Labels: funny books, lists, Lucky Jim
6 Comments:
Thank you, Patrick, for speaking up for the funny ladies. I must second Lorrie Moore. I also love AM Homes' humor (she is so ruthless!) and Joy Williams is often very funny.
Of course, on Team Penis, we have George Saunders.
Charles Portis makes with the funny: Dog of the South, Masters of Atlantis and even (or especially) True Grit.
Richard Russo's Straight Man made me laugh, and there's a scene in Kavalier and Clay where the guys are being yelled at by their boss, who is not wearing pants. Trust me, it's funny. Chabon is such a good writer, I think people forget that he's very funny.
Saunders, yes. Also, I believe Twain might squeak in there. And not just because of the news, but David Foster Wallace's reporting was so great, so hilarious.
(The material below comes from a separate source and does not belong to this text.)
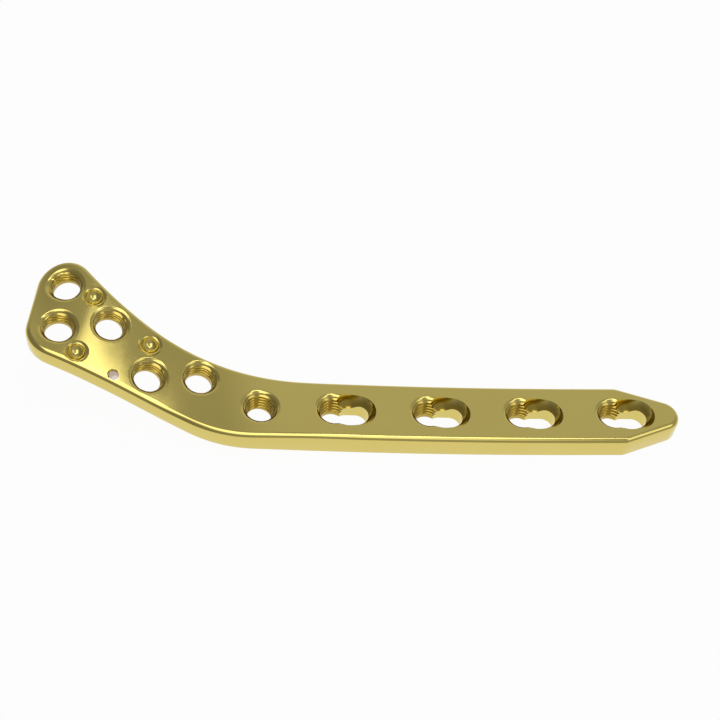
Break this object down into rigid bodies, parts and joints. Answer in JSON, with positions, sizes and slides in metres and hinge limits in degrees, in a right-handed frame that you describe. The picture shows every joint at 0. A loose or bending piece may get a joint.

Last thing: Is Lucky Jim really funny? I tried to read it when I was young and it didn't move me. I could try again.
e,
It's very, very English, and I know some people who just can't get into it. For whatever reason, it really resonates with me. The main character is so bound up, so consumed with rage for his surroundings, and, I think, for himself, that he can barely function. Another novelist might've made Lucky Jim a sort of depressing character study, but Amis finds the humor in the situation. Take this passage, which I think is pretty characteristic:
"If Welch didn't speak in the next five seconds, he'd do something to get himself flung out without question -- not the things he'd often dreamed of when sitting next door pretending to work. He no longer wanted, for example, to inscribe on the departmental timetable a short account, well tricked-out with obscenities, of his views on the Professor of History, the Department of History, medieval history, history, and Margaret and hang it out of the window for the information of passing students and lecturers, nor did he, on the whole, now intend to tie Welch up in his chair and beat him about the head and shoulders with a bottle until he disclosed why, without being French himself, he'd given his sons French names, nor..."
Thanks, Patrick. As a fan of Jonathan Coe, who is also English and funny (see: The Winshaw Legacy), I should give Lucky Jim another shot.
But The Information scarred me so I will not return to Amis the Dread, er, the Younger no matter how judiciously you excerpt him.
Finally, as a member of Team Penis, I'm wondering where I can get my shirt?
Do you guys carry those? I take a small. I mean, large. XL, maybe.
Well played, e, well played.
Thanks, e, for mentioning True Grit. I would add The Princess Bride by William Goldman and Auntie Mame by Patrick Dennis to the fiction list. On the nonfiction side, The Compleat Practical Joker by H. Allan Smith and Maybe He's Dead edited by Mary Ann Madden (both inexplicably out of print) make me laugh my ass off.